The Washington Football Team is poised to make Jennifer King the NFL’s first Black woman to be named a full-time assistant coach. A contract has not yet been signed, but the deal is expected to be completed in the coming days, according to two people familiar with the situation.
King joined Washington’s staff in February as a full-time intern, becoming the first woman in franchise history to be hired in any capacity as a coach. She worked primarily with the running backs and earned the praise of Coach Ron Rivera and running backs coach Randy Jordan.
Hiring King would just be the latest groundbreaking personnel move by Washington. The team is finalizing a deal for Martin Mayhew to be the next GM, a move that would give Washington minorities as team president, coach and GM (Jason Wright took over as team president in August).
“First of all, she knows the game,” Jordan said in December. “It’s really helped me in terms of seeing the game in a different view. … When we first started, I leaned on her a lot in terms of the terminology and the different things. Then, the way she’s worked with the guys; she’s just Coach King to us. Her input throughout the game, there are things I may not see, and she’ll point it out to me. If I see something and she doesn’t necessarily see that point” Jordan said.

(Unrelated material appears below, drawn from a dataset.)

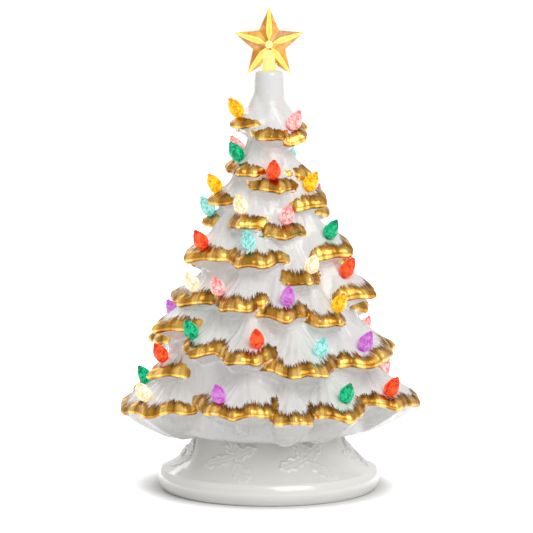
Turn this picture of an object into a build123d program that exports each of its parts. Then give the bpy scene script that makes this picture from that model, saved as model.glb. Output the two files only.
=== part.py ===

“ … Her input is very, very important not only to me, but to the entire staff. She’s been doing a heck of a job” Jordan said.
King, a former college basketball coach, spent the previous two summers as a part-time intern on Rivera’s staff in Carolina, working with the receivers and running backs. She is one of four full-time female coaches in the league, along with Tampa Bay Bucs defensive line coach Lori Locus and assistant strength and conditioning coach Maral Javadifar; and Cleveland Browns chief of staff Callie Brownson.
Katie Sowers, one of the league’s first full-time female coaches and its first openly gay coach, is reportedly not returning to the San Francisco 49ers as an offensive assistant in 2021.